Une question intéressante: un stockage professionnel de données dans le « nuage » est-il considéré comme une extension du cabinet de travail de l’avocat, avec le régime spécifique pour les perquisitions? Sachant que ce stockage peut être physiquement à l’autre bout du monde, voire divisé en plusieurs modules physiquement séparés et dont un seul ne donne aucune information…
je pense d’abord que tous les cabinets ne sont pas équipés comme vous le dites.
Le CPP prévoit qu’on peut accéder aux données détenues ailleurs, en fonction de nos accords internationaux (art. 57-1). Mais cela vise le cas où il faut l’aide du fournisseur d’accès. Pour un accès direct, s’il est possible, il n’y a rien et par conséquent la réponse parait devoir être positive.
Je suis bien d’accord avec vous pour penser que tout cela doit être revu avec l’aide de techniciens.
MLR
Bien entendu, mais le stockage « dans le nuage » se développe rapidement. Il y a 10 ou 15 ans, seuls des professionnels de l’informatique ou de grandes entreprises stockaient leurs données à distance et utilisaient des disques durs chiffrés.
De nos jours, il existe diverses applications grand public qui stockent automatiquement les données « dans le nuage » (p.ex. Dropbox) ou qui chiffrent les données sur les disques durs (p.ex. TrueCrypt). Ce qui nécessitait naguère une certaine expertise en informatique est maintenant à la portée d’un avocat un peu « geek » comme « Maitre Eolas ».

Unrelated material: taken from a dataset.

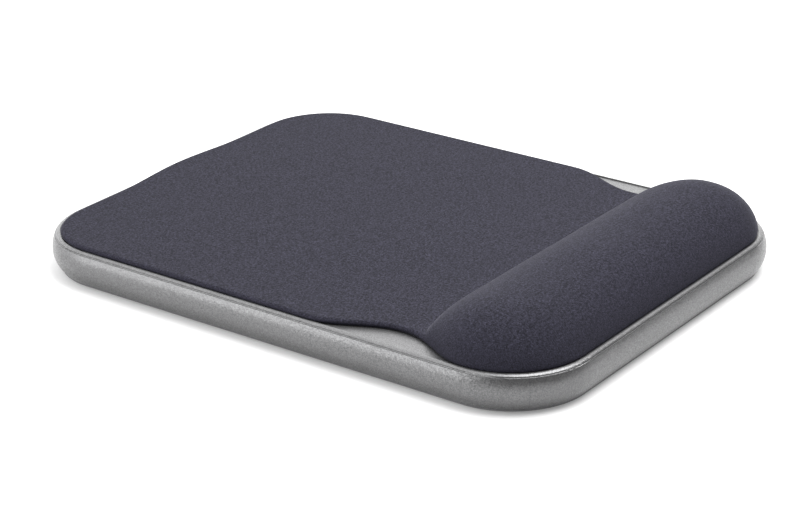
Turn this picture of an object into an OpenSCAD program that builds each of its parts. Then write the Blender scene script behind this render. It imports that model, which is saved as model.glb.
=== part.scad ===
// Mouse platform with a padded fabric surface and a raised gel wrist roll.
// Millimetres. +X is the user's right, +Y points away from the user and +Z is up.
// The origin lies on the table, under the centre of the platform.

/* [Platform] */
// Width of the deck lip's outline, left to right
lip_w = 205.2; // [200:0.2:224]
// Depth of the deck lip's outline, front to back
lip_d = 270; // [262:1:290]
// Corner radius of the deck lip's outline
lip_r = 35.6; // [33:0.2:37]
// Height of the shell, from its bottom edge to the lip
shell_h = 15.6; // [15:0.1:18]
// How far the rounded skirt stands out past the lip
bulge = 2.6; // [2.4:0.1:3.2]
// Wall thickness of the shell
wall = 2.4; // [2:0.1:3]
// Gap between the table and the shell's bottom edge
edge_gap = 1.8; // [1.8:0.1:2.6]

/* [Padded insert] */
// Height of the mousing surface above the lip
pad_rise = 1.9; // [1.8:0.1:4]
// Distance from the lip to the insert's front and side edges
edge_inset = 1.6; // [1.3:0.1:2.2]
// Distance from the lip to the insert's back edge
back_inset = 3.4; // [3.4:0.1:5]
// Depth of the curved bay in each side
bay_depth = 12.4; // [8:0.1:13]
// Height of the gentle bump in the back edge
bump_h = 2.2; // [1:0.1:2.2]
// Thickness of the fabric skin
skin = 0.7; // [0.5:0.1:0.9]

/* [Wrist roll] */
// Height of the roll's crest above the lip
roll_h = 18.2; // [15:0.1:21]
// Distance from the insert's front edge back to the crease behind the roll
roll_d = 62.2; // [56:0.2:66]
// Length over which each end of the roll rounds down
roll_end = 34; // [30:1:50]

/* [Underside] */
// Diameter of the screw bosses
boss_dia = 7; // [6:0.5:8]
// Diameter of the round back feet
foot_dia = 16; // [12:1:18]
// Length of the front feet
foot_len = 56; // [40:1:60]

/* [Hidden] */
$fn = 64;

// Heights above the table
shell_z = edge_gap;
lip_z = shell_z + shell_h;
deck_z = lip_z - 0.5;
deck_under_z = deck_z - wall;
cover_z = 0.9;
flange_z = cover_z + 0.7;
plug_z = flange_z + 1.6;
pad_boss_z = plug_z + 2;
tape_z = deck_z + 0.3;
backer_z = tape_z + 0.5;
pad_z = lip_z + pad_rise;
tray_z = backer_z + 1;
film_z = tray_z + 0.3;
rim_z = tray_z + 3;

// Skirt section: a large arc for the bullnose and a small one for the lip's shoulder
arc_r = 12.4;
arc_z = lip_z - 7.1;
arc_u = bulge - arc_r;
shoulder_r = 2.4;
shoulder_z = lip_z - shoulder_r;
shoulder_u = arc_u + sqrt(pow(arc_r - shoulder_r, 2) - pow(shoulder_z - arc_z, 2));
join_z = shoulder_z + shoulder_r * (shoulder_z - arc_z) / (arc_r - shoulder_r);
section_in = 8;
groove_r = 0.4;
groove_angle = 36;
// Distance from the lip's outline in to its upright inner face
lip_in = 1.2;

// Insert outline
half_w = lip_w / 2 - edge_inset;
front_y = edge_inset - lip_d / 2;
back_y = lip_d / 2 - back_inset;
insert_r = lip_r - edge_inset;
back_r = 33;
// Each side bay starts and ends here, and is deepest between the two middle places
bay_front = -98;
bay_deep_front = -64.5;
bay_deep_back = -61;
bay_back = -24;
bump_half = 44;
edge_roll_r = 2;
edge_steps = 3;

// Distances from the skin's outside in to the flat pieces under it
tape_inset = skin + 2;
backer_inset = skin + 1.3;

// Wrist roll
crease_y = front_y + roll_d;
roll_y = front_y + roll_d / 2;
roll_power = 2.24;
end_power = 3;
// Sets the roll's wall a little inside the mousing surface's, where both follow the bay
skin_gap = 0.15;
roll_top_z = lip_z + roll_h + 1;

// Cover, screws and feet
screw_spots = [
    for (x = [-86, 0, 86], y = [-104, 0, 104]) if (x != 0 || y != 0) [x, y]
];
// Distance from the lip's outline in to the cover's edge
cover_inset = 1.1;
cover_boss_dia = 11;
shank_dia = 2.9;
head_dia = 5.6;
head_h = 1.6;
seat_z = cover_z + 2.4;
screw_tip_z = seat_z + 9;
foot_h = 2;
foot_w = 12;
glue_t = 0.2;
pocket_z = foot_h + glue_t;
pocket_gap = 0.3;
front_foot_spots = [[-44, -121], [44, -121]];
rear_foot_spots = [[-78, 118], [78, 118]];

// Smooth step from 0 to 1
function ease(t) = t * t * (3 - 2 * t);

// Share of the bay's depth at a place along the side
function bay(y) =
    y <= bay_front || y >= bay_back ? 0
    : y < bay_deep_front ? ease((y - bay_front) / (bay_deep_front - bay_front))
    : y > bay_deep_back ? ease((bay_back - y) / (bay_back - bay_deep_back))
    : 1;

// Points on an arc around x, y, from one angle to another
function arc(x, y, r, from, to, steps) =
    [for (k = [0:steps]) let (a = from + (to - from) * k / steps) [x + r * cos(a), y + r * sin(a)]];

// Right-hand half of the insert's outline, from the front to the back
function right_half(inset) =
    let (x = half_w - inset, r = insert_r - inset, rear_r = back_r - inset)
    concat(
        arc(x - r, front_y + inset + r, r, -90, 0, 8),
        [for (y = [bay_front:6:bay_back]) [x - bay_depth * bay(y), y]],
        arc(x - rear_r, back_y - inset - rear_r, rear_r, 0, 90, 8)
    );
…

Dans quelques années, cela se répandra peut-être sur les postes de travail des avocats. De nos jours, on utilise largement des ordinateurs portables; or ceux-ci peuvent être dérobés, avec tous les problèmes de confidentialité que cela pose. Déjà, des organismes comme le CNRS imposent l’usage du chiffrement sur les ordinateurs portables. Un avocat qui ne prendrait pas ce genre de précautions ne pourrait-il pas se voir accusé de négligence en cas de vol de son ordinateur contenant des données sensibles?
Pénalement non: la violation du secret professionnel est une infraction intentionnelle. Mais il pourrait engager sa responsabilité civile. A ma connaissance pas de précédent.